Hi, Anyone knows of some internet database for architects/architecture? I'm thinking something like imdb.

do you think this is a good idea for building a website?

Thanks
miero


----------



## JohnFRWhipple (Oct 20, 2009)

*Help for Architects and Designers with concepts*

I would call it a database of sorts.

www.houzz.com is a fantastic sales tool. It is great for pre screening clients and getting inside their heads. 

New users can set up a profile, start an idea book and then email you the link. Then you have a base to work off and instead of trying to articulate some concepts and spending 2 hours as the design guy you can go straight to the scope of work.

I find serious clients will do this for me. I find tire kickers will not. This new approach has me home more evenings a week as I now won't quote a project until I have this idea book. This approach is one worth a try - give it a go.

JW


----------



## oldhouseluvr (Apr 14, 2009)

wow, that website is sweet. would definately seperate you from other bidders


----------



## TimelessQuality (Sep 23, 2007)

JohnFRWhipple said:


> I would call it a database of sorts.
> 
> www.houzz.com is a fantastic sales tool.


Thank you Mr.

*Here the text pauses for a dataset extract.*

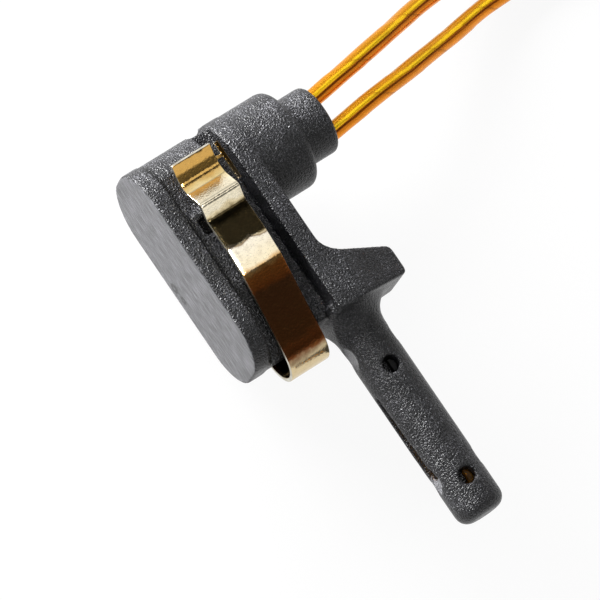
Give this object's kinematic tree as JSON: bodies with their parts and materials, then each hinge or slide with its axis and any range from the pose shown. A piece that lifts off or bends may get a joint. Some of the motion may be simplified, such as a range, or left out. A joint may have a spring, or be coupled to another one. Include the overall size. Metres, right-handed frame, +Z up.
{
  "type": "brake pad wear sensor",
  "caption": "Brake pad wear sensor with a plastic body, a round probe pin, a bent spring clip and two short insulated leads to a plug.",
  "frame": {"origin": "on the ground, under the middle of the sensor's box without its leads and plug", "axes": "+X from the flange plate towards the lead exit, -Y along the probe pin to its tip, +Z up, square to the clip's legs"},
  "size_m": [0.098, 0.046, 0.0144],
  "materials": {
    "body_plastic": "spark-eroded, with glass fibre near the surface",
    "clip_steel": "bright with yellow passivation",
    "wire_insulation": "glossy wrapped film",
    "plug_plastic": "fine matte",
    "lock_plastic": "fine matte",
    "seal_rubber": "matte",
    "terminal_metal": "tinned"
  },
  "bodies": {
    "root": {"sensor_body": "body_plastic", "spring_clip": "clip_steel", "sense_loop": "wire_insulation", "lead_upper": "wire_insulation", "lead_lower": "wire_insulation", "plug_housing": "plug_plastic", "terminal_lock": "lock_plastic", "nose_seal": "seal_rubber", "wire_seal_upper": "seal_rubber", "wire_seal_lower": "seal_rubber", "terminal_upper": "terminal_metal", "terminal_lower": "terminal_metal"}
  },
  "joints": []
}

Whipple, that is a useful site:thumbsup:

(now PLEASE stop squeezing the Charmin!)


----------



## JohnFRWhipple (Oct 20, 2009)

*Get your work up there boys*

Get your work up there boys...

Start your own idea books and when your onsite you can pull up bathroom projects, tile layout options, paint colours and on and on...

All my clients love the site and I get so many thank you's from them for the heads up.

If a client can't spend one night gathering you the pictures so you can quote a job right - what do you think the odds are they are really that serious on having you do the job?

Maybe they just want to pick your brain???


----------